No optimization is free, and hiding the costs would defeat the point of writing this honestly.

uuid_v4_fast() uses xoshiro256**, which is fast and statistically good but not cryptographically secure. Use it for keys and trace IDs where unpredictability is not a security requirement. Never use it for session tokens, password-reset nonces, or anything an attacker benefits from guessing. The kernel-backed uuid_v4() is right there for those.

The ramsey/uuid compatibility layer, FastUuid\Compat, is a PSR-4 companion package that makes migration largely a use swap. It is not on Packagist yet, so today you install it as a Composer path repository rather than a plain composer require. Adoption is a migration, not a binary swap.

If you supply a custom RandomGeneratorInterface, TimeGeneratorInterface, or NodeProviderInterface, generation intentionally routes off the C fast path, the same way ramsey/uuid lets you override its internals. Your generator wins, and you give up the speedup for those calls. That is the correct trade, but it is a trade.

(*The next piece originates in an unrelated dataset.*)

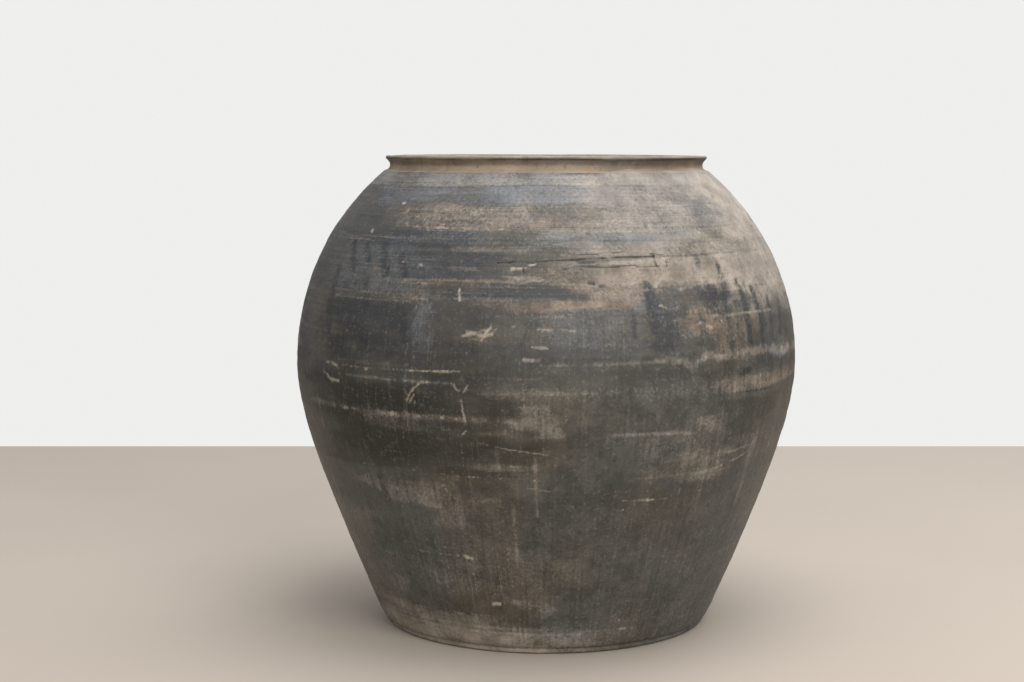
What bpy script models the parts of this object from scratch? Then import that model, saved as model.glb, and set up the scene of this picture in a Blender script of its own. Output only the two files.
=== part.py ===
"""Big wide-mouthed jar of smoke-blackened clay, as the members it is hand built from.

A flat base slab carries nine courses of clay, each luted to the one below along a slanted
seam, then a short neck collar and a flared lip. Nothing on the jar moves: firing makes one
rigid body of all its members. Metres, +Z up, origin at the middle of the underside.
"""
import math

import bmesh
import bpy

# Driving dimensions
HEIGHT = 0.463              # from the ground to the top of the lip
BELLY_RADIUS = 0.248        # widest outer radius
BELLY_HEIGHT = 0.2625       # height of the widest circle
DOME_RISE = 0.2435          # vertical half-axis of the elliptical dome above the belly
CONE_FOOT_RADIUS = 0.1618   # radius at which the tapering lower wall reaches the ground
CONE_SOFTNESS = 0.080       # height over which the belly bends into the straight taper
WALL_AT_FOOT = 0.0120       # wall thickness, square to the surface
WALL_AT_NECK = 0.0085

BASE_THICKNESS = 0.015
BASE_RADIUS = 0.1610        # upright edge of the base slab, the jar's foot
BASE_EDGE_HEIGHT = 0.0065   # part of the slab's edge that shows under the first course
BASE_EDGE_ROUND = 0.0025    # rounding where the foot meets the ground
BASE_SEAT_WIDTH = 0.0085    # slanted seat on the slab's edge, which the first course straddles
FOOT_TUCK = 0.0030          # the wall draws in this much just above the foot
FOOT_TUCK_HEIGHT = 0.020
INNER_CORNER_ROUND = 0.014  # clay smeared into the corner between wall and base inside

NECK_RADIUS = 0.1550        # outer radius of the near-upright neck
NECK_FOOT = 0.4480          # heights of the neck's lower and upper edge
NECK_TOP = 0.4545
LIP_RADIUS = 0.1590         # tip of the flared lip
LIP_TIP_LOW = 0.4590        # the tip's rounded edge runs from here up to the flat top
LIP_FLAT_INNER = 0.1485     # flat ring on top of the lip
LIP_FLAT_OUTER = 0.1560

SEAM_GAP = 0.00035          # clearance kept along every seam
SCARF_DROP = 0.006          # a seam lies this much lower on the inside than on the outside
FACETS = 64                 # steps round the axis
ROUND_STEPS = 3             # steps round a small rounded edge
SMOOTH_ANGLE = math.radians(32)

# Courses from the ground up: name, height of the outer seam at its top, fired colour
COURSES = (
    ("foot_course", 0.040, (0.090, 0.080, 0.066)),
    ("lower_wall_course", 0.085, (0.066, 0.062, 0.055)),
    ("flare_course", 0.135, (0.062, 0.060, 0.054)),
    ("lower_belly_course", 0.185, (0.060, 0.058, 0.053)),
    ("belly_course", 0.240, (0.064, 0.060, 0.054)),
    ("upper_belly_course", 0.295, (0.070, 0.067, 0.063)),
    ("lower_shoulder_course", 0.350, (0.078, 0.073, 0.068)),
    ("shoulder_course", 0.402, (0.105, 0.094, 0.086)),
    ("upper_shoulder_course", NECK_FOOT, (0.170, 0.155, 0.143)),
)
OUTER_STEPS = 3             # profile steps up the outer face of a course
INNER_STEPS = 3
BASE_COLOUR = (0.085, 0.076, 0.064)
NECK_COLOUR = (0.260, 0.200, 0.150)
LIP_COLOUR = (0.150, 0.125, 0.098)
CLAY_ROUGHNESS = 0.55
LIP_ROUGHNESS = 0.65


def clear_scene():
    for thing in list(bpy.data.objects):
        bpy.data.objects.remove(thing, do_unlink=True)


def clay(name, colour, roughness):
    """Fired clay: a matt to satin body with no metal in it."""
    material = bpy.data.materials.new(name)
    material.use_nodes = True
    shader = material.node_tree.nodes["Principled BSDF"]
    shader.inputs["Base Color"].default_value = (*colour, 1.0)
    shader.inputs["Roughness"].default_value = roughness
    shader.inputs["Metallic"].default_value = 0.0
    return material


def cone_scale():
    """Factor that makes the lower wall's hyperbola reach the ground at its stated radius."""
    run = BELLY_HEIGHT / CONE_SOFTNESS
    return (BELLY_RADIUS - CONE_FOOT_RADIUS) / (math.hypot(1.0, run) - 1.0)


def outer_radius(z):
    """Outer radius of the jar's wall: an ellipse above the belly, a hyperbola below it."""
    if z >= BELLY_HEIGHT:
        rise = (z - BELLY_HEIGHT) / DOME_RISE
        return BELLY_RADIUS * math.sqrt(1.0 - rise * rise)
    run = (BELLY_HEIGHT - z) / CONE_SOFTNESS
    radius = BELLY_RADIUS - cone_scale() * (math.hypot(1.0, run) - 1.0)
    tuck = max(0.0, (FOOT_TUCK_HEIGHT - z) / FOOT_TUCK_HEIGHT)
    return radius - FOOT_TUCK * tuck * tuck


def outer_normal(z):
    """Unit normal of the outer wall, as its radial and vertical parts."""
    reach = 0.0005
    slope = (outer_radius(z + reach) - outer_radius(z - reach)) / (2.0 * reach)
    length = math.hypot(1.0, slope)
    return 1.0 / length, -slope / length


def wall_thickness(z):
    share = z / HEIGHT
    return WALL_AT_FOOT + (WALL_AT_NECK - WALL_AT_FOOT) * share


def outer_point(z):
    return outer_radius(z), z


def inner_point(z):
    """Point of the inner face that lies square to the outer face at height z."""
    out, up = outer_normal(z)
    wall = wall_thickness(z)
    return outer_radius(z) - wall * out, z - wall * up


def between(low, high, steps):
    """Evenly spaced values from low to high, both ends included."""
    return [low + (high - low) * i / steps for i in range(steps + 1)]


def quarter_round(centre, radius, start_degrees, steps):
    """Points of a quarter circle in the profile plane, turning anticlockwise."""
    points = []
    for turn in between(start_degrees, start_degrees + 90.0, steps):
        angle = math.radians(turn)
        points.append((centre[0] + radius * math.cos(angle), centre[1] + radius * math.sin(angle)))
    return points


def seam_heights(seam):
    """Outer-face heights just under and just over a seam, half its gap to each side."""
    out, _ = outer_normal(seam)
    half = 0.5 * SEAM_GAP * out
    return seam - half, seam + half


def course_profile(low_seam, high_seam):
    """Closed outline of one course: up the outer face, over the seam, down the inner face."""
    bottom = seam_heights(low_seam)[1]
    top = seam_heights(high_seam)[0]
    outside = [outer_point(z) for z in between(bottom, top, OUTER_STEPS)]
    inside = [inner_point(z) for z in between(top - SCARF_DROP, bottom - SCARF_DROP, INNER_STEPS)]
    return outside + inside


def base_profile():
    """Outline of the base slab from the ground to its top, left open at the axis."""
    edge = quarter_round(
        (BASE_RADIUS - BASE_EDGE_ROUND, BASE_EDGE_ROUND), BASE_EDGE_ROUND, -90.0, ROUND_STEPS
    )
    return edge + [(BASE_RADIUS, BASE_EDGE_HEIGHT), (BASE_RADIUS - BASE_SEAT_WIDTH, BASE_THICKNESS)]


def foot_profile(high_seam):
    """First course: it straddles the slab's slanted seat and is smeared out over its top."""
    bottom = BASE_EDGE_HEIGHT + SEAM_GAP
    top = seam_heights(high_seam)[0]
    floor = BASE_THICKNESS + SEAM_GAP
    seat_top = BASE_RADIUS - BASE_SEAT_WIDTH
    outside = [outer_point(z) for z in between(bottom, top, OUTER_STEPS)]
    corner_high = inner_point(floor + INNER_CORNER_ROUND)
    centre = (corner_high[0] - INNER_CORNER_ROUND, floor + INNER_CORNER_ROUND)
    corner = quarter_round(centre, INNER_CORNER_ROUND, -90.0, ROUND_STEPS)
    corner[0] = (corner[0][0], floor)
    return outside + [inner_point(top - SCARF_DROP)] + corner[::-1] + [(seat_top, floor)]


def collar_profile():
    """Neck collar: an upright band whose inside runs on from the dome's inner face."""
    dome_edge = seam_heights(NECK_FOOT)[1]
    top = NECK_TOP - 0.5 * SEAM_GAP
    inner_low = inner_point(dome_edge - SCARF_DROP)
    inner_radius = NECK_RADIUS - WALL_AT_NECK
    return [
        outer_point(dome_edge),
        (NECK_RADIUS, dome_edge + 0.002),
        (NECK_RADIUS, top),
        (inner_radius, top),
        (inner_radius, NECK_FOOT - 0.001),
        inner_low,
    ]


def lip_profile():
    """Flared lip: slanted underside, thin rounded tip, flat top and eased inner edge."""
    bottom = NECK_TOP + 0.5 * SEAM_GAP
    tip_round = (HEIGHT - LIP_TIP_LOW) / 2.0
    inner_radius = NECK_RADIUS - WALL_AT_NECK
    return [
        (NECK_RADIUS, bottom),
        (LIP_RADIUS - 0.0004, LIP_TIP_LOW),
        (LIP_RADIUS, LIP_TIP_LOW + tip_round),
        (LIP_RADIUS - 0.0010, HEIGHT - 0.0006),
        (LIP_FLAT_OUTER, HEIGHT),
        (LIP_FLAT_INNER, HEIGHT),
        (inner_radius, HEIGHT - 0.003),
        (inner_radius, bottom),
    ]


def turned(name, profile, colour, roughness, parent, capped=False):
    """Turn a profile about the axis; a capped one ends in flat discs instead of closing up."""
    origin_z = min(z for _, z in profile)
    shape = bmesh.new()
    rings = []
    for radius, z in profile:
        ring = []
        for step in range(FACETS):
            angle = math.tau * step / FACETS
            place = (radius * math.cos(angle), radius * math.sin(angle), z - origin_z)
            ring.append(shape.verts.new(place))
        rings.append(ring)
    pairs = list(zip(rings, rings[1:]))
    if capped:
        shape.faces.new(rings[0])
        shape.faces.new(rings[-1])
    else:
        pairs.append((rings[-1], rings[0]))
    for low, high in pairs:
        for step in range(FACETS):
            after = (step + 1) % FACETS
            shape.faces.new((low[step], low[after], high[after], high[step]))
    bmesh.ops.recalc_face_normals(shape, faces=shape.faces)
    mesh = bpy.data.meshes.new(name)
    shape.to_mesh(mesh)
    shape.free()
    mesh.shade_smooth()
    mesh.set_sharp_from_angle(angle=SMOOTH_ANGLE)
    mesh.materials.append(clay(name + "_clay", colour, roughness))
    member = bpy.data.objects.new(name, mesh)
    member.location = (0.0, 0.0, origin_z)
    member.parent = parent
    bpy.context.scene.collection.objects.link(member)
    return member


def build_courses(axis):
    """Stack the courses, each from the seam below it to its own top seam."""
    low_seam = BASE_EDGE_HEIGHT
    for index, (name, high_seam, colour) in enumerate(COURSES):
        profile = foot_profile(high_seam) if index == 0 else course_profile(low_seam, high_seam)
        turned(name, profile, colour, CLAY_ROUGHNESS, axis)
        low_seam = high_seam


def build_jar():
    axis = bpy.data.objects.new("jar_axis", None)
    bpy.context.scene.collection.objects.link(axis)
    turned("base_slab", base_profile(), BASE_COLOUR, CLAY_ROUGHNESS, axis, capped=True)
    build_courses(axis)
    turned("neck_collar", collar_profile(), NECK_COLOUR, CLAY_ROUGHNESS, axis)
    turned("rim_lip", lip_profile(), LIP_COLOUR, LIP_ROUGHNESS, axis)


clear_scene()
build_jar()
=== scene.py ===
"""Looks of the smoke-blackened clay jar: its real, hand-worked surface round the CAD members.

One meridian runs from the middle of the underside, up the outside, over the lip and down the
inside to the middle of the floor. It is turned about the axis as one fine grid, marked, and cut
at the CAD seams. So each member of the jar is a closed piece of its own, and the scraped
surface runs on from one to the next. Azimuth 0 is the front (-Y) and +90 the right (+X).
"""
import math
import random

import bpy
import numpy as np
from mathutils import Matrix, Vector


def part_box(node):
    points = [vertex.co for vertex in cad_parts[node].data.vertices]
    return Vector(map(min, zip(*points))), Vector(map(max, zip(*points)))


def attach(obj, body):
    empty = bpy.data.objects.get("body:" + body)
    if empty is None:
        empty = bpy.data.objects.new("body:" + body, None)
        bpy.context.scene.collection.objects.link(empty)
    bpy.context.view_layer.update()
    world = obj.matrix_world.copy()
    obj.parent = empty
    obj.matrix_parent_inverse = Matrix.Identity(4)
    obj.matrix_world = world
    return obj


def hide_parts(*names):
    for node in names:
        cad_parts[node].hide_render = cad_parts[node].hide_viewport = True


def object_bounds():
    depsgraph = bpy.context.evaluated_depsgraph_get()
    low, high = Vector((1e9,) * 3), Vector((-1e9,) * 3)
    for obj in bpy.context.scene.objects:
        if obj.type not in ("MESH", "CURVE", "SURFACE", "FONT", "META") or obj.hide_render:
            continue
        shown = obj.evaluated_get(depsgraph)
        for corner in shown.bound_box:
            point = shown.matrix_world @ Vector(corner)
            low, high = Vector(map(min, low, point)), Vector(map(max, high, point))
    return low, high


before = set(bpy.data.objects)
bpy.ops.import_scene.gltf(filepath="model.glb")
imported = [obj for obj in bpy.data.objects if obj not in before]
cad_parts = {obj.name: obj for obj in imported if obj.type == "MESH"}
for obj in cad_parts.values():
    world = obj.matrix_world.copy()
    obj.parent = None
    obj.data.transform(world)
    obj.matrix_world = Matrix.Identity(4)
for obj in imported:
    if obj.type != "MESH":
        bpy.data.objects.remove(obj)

cad_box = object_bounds()

MM = 0.001
COLUMNS = 720  # grid steps round the jar
FRONT_CROWDING = 0.42  # share by which the columns stand closer at the front
OUTER_STEP = 1.4 * MM  # grid steps along the meridian
LIP_STEP = 0.7 * MM
INNER_STEP = 6.0 * MM
FLAT_STEP = 9.0 * MM
POLE_RADIUS = 4.0 * MM

# Courses from the ground up, named after their CAD nodes
COURSES = (
    "foot_course", "lower_wall_course", "flare_course", "lower_belly_course", "belly_course",
    "upper_belly_course", "lower_shoulder_course", "shoulder_course", "upper_shoulder_course",
)

# The jar's form, as its CAD members have it
HEIGHT = cad_box[1][2]
BELLY_RADIUS = 0.248
BELLY_HEIGHT = 0.2625
DOME_RISE = 0.2435
CONE_FOOT_RADIUS = 0.1618
CONE_SOFTNESS = 0.080
WALL_AT_FOOT = 0.0120
WALL_AT_NECK = 0.0085
HEEL_RADIUS = 0.1606  # the slab's edge, scraped flush with the wall above it
BASE_EDGE_HEIGHT = 0.0065
BASE_EDGE_ROUND = 0.0024
BASE_THICKNESS = 0.015
SEAT_RADIUS = 0.1530
UNDERSIDE_HOLLOW = 0.0008
FOOT_TUCK = 0.0030
FOOT_TUCK_HEIGHT = 0.020
INNER_CORNER_ROUND = 0.014
NECK_RADIUS = 0.1550
NECK_FOOT = 0.4480
NECK_TOP = 0.4545
MOUTH_RADIUS = NECK_RADIUS - WALL_AT_NECK
SCARF_DROP = 0.006
SEAMS = [BASE_EDGE_HEIGHT] + [round(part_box(name)[1][2], 3) for name in COURSES]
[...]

And getDateTime() reads v7 timestamps back at millisecond precision, matching ramsey/uuid, even though the extension carries sub-millisecond data internally for ordering. The sub-ms fraction exists to keep same-millisecond UUIDs sorted, not to hand you back a nanosecond clock.

Getting it

The extension is BSD-3-Clause, builds on PHP 8.1 through 8.6, and is PIE-installable:

pie install iliaal/fast_uuid

Prebuilt binaries cover Windows x86/x64 (NTS and TS), Linux glibc x86_64 and arm64, and macOS arm64. Source, benchmarks, and the compatibility layer are at github.com/iliaal/fast_uuid.

UUID generation is the kind of cost you never notice until you're doing it a million times an hour, and then it's the kind you can't un-see. fast_uuid gives most of that cost back without asking you to relearn an API or drop a single RFC 9562 version, and it gets a little faster every release.